Running the following script also prints a list of currently distributed channels in the network.

#!/usr/bin/env python2

"""IPTV-sniffer
If you have an IPTV provider and share the network with your receiver devices
chances are your network gets flooded with multicast UDP packages.

This tool is for demonstation purposes to show people how easy it is to
capture what they watch on television.
"""
import csv
from datetime import datetime
import json
import os
from time import sleep
from scapy.all import sniff, IP

# You need senderlist.txt and the parser to load the senderlist json
senderlist = {}
if os.path.exists('senderlist.json'):
    with open('senderlist.json', 'r') as fh:
        senderlist = json.load(fh)

collected_data = []  # (Datetime, [..Destinations..]) tuples

while True:
    try:
        now = datetime.now()
        timestamp_text = now.strftime('%Y-%m-%d %H:%M.%S')

        # Take snapshot with max 10 packets of udp traffic on port 10000
        # Times out after 1 second (if there are no packets)
        stats = sniff(iface='eth0', filter='udp and port 10000',
            count=10, store=True, timeout=1)

        # If no packets were logged, skip
        if len(stats) == 0:
            print('No packets captured at {}'.format(timestamp_text))
            continue

        targets = []  # Multiple iptv devices may use the same network
        for packet in stats:
            dest = packet[IP].dst
            if dest not in targets:
                sender = 'unknown'
                if dest in senderlist:
                    sender = senderlist[dest][1]

                print('{}: {}'.format(timestamp_text, sender))
                targets.append(dest)

        collected_data.append((now, targets))
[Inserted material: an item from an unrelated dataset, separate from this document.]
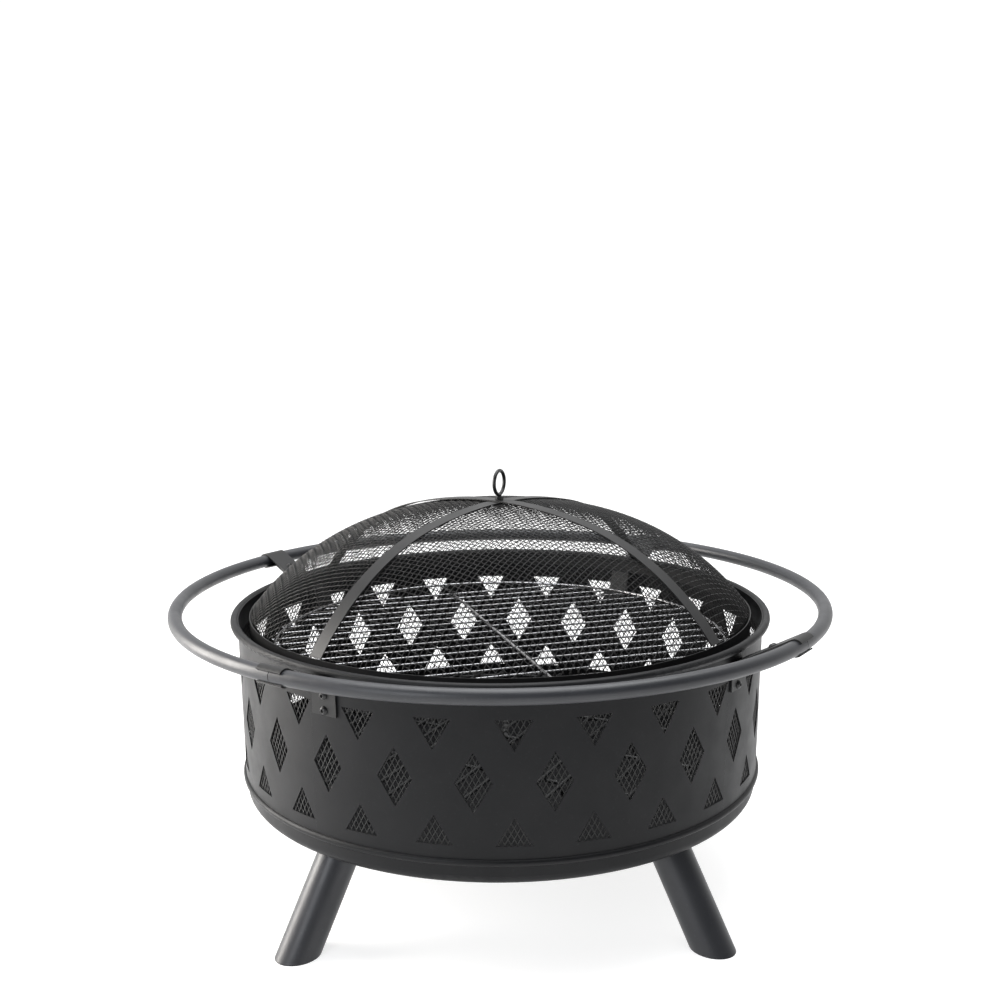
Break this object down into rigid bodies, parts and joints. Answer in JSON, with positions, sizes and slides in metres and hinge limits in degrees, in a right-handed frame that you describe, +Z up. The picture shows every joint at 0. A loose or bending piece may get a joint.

        # Append to csv file
        with open('sniffed.csv', 'a') as fh:
            csvwriter = csv.writer(fh)
            for target in targets:  # if multiple channels at the same time
                identifier = 0
                if target in senderlist:
                    identifier = senderlist[target][0]
                csvwriter.writerow([now.strftime('%s'), identifier])

        # Sleep for a period of time.
        # When capturing with '10 packets and 1 second timeout' it logs multiple
        # times per second. If the capture has no packet limit but a timeout,
        # the 'stats' set grows really big.
        # So 'sleep' seems to be the most ressource friendly solution.
        sleep(5)
    except KeyboardInterrupt:
        # KeyboardInterrupt was needed before 'sleep' was introduced because
        # the 'while True' loop did not recognize single keyboard commands
        print(collected_data)
        break

This way most of the read/write load to disk (or SD card) is reduced greatly. That's a bonus if you want to try this on a Raspberry Pi in your network.

Analysing collected data

Now that we have a CSV file with periodically logged IPTV subscriptions, time to analyze this data.
This script uses both the senderlist.json and the sniffed.csv. The output shows a list of timespans with the channel watched in this timespan.

#!/usr/bin/env python3

from collections import namedtuple
import csv
from datetime import datetime
import json


# First: get a dict of identifiers with their channel name
senderlist = {}
with open('senderlist.json') as fh:
    senderlist = json.load(fh, parse_int=str)
sender_identifiers = {}
for v in senderlist.values():
    sender_identifiers[v[0]] = v[1]


data = []
Slice = namedtuple('Slice', 'start end channelid')
with open('sniffed.csv', 'r') as fh:
    csvreader = csv.reader(fh)

    first = None  # begin of slice
    last = None  # end of slice
    channel = None  # channel id

    for row in csvreader:
        dt = datetime.fromtimestamp(float(row[0]))
        chan = row[1]

        # Initialize values
        if not first:
            first = dt
        if not channel:
            channel = chan
        if not last:
            last = dt

        if channel != chan:
            # Channel switched
            sl = Slice(first, last, channel)
            data.append(sl)

            first = dt
            last = dt
            channel = chan
            continue

        last = dt  # Update end of slice

    # Last entry
    sl = Slice(first, last, channel)
    data.append(sl)

timeformat = '%Y-%m-%d %H:%M.%S'
for e in data:
    print('From {} to {} channel {}'.format(
        e.start.strftime(timeformat),
        e.end.strftime(timeformat),
        sender_identifiers[e.channelid]
    ))

Output example:

From 2016-03-10 14:16.27 to 2016-03-10 15:27.20 channel Kabel 1
From 2016-03-10 15:27.28 to 2016-03-10 15:28.10 channel VOX
From 2016-03-10 15:28.23 to 2016-03-10 15:29.05 channel ProSieben
From 2016-03-10 15:29.10 to 2016-03-10 15:29.31 channel Sat.1
From 2016-03-10 15:29.38 to 2016-03-10 15:30.25 channel RTL
From 2016-03-10 15:30.35 to 2016-03-10 15:31.11 channel Das Erste

Going further

If you want to present this to someone to demonstrate how easy it is to snoop on him/her, there's some graphing tools for Python!

And even better: load a TV magazines catalog and add the show name to the timespan! (I looked at tvbrowser and for some online magazine APIs, but that went nowhere.)

I am going back to fixing this clogging now. I hope to find something with OpenWRT, see UDP multicast.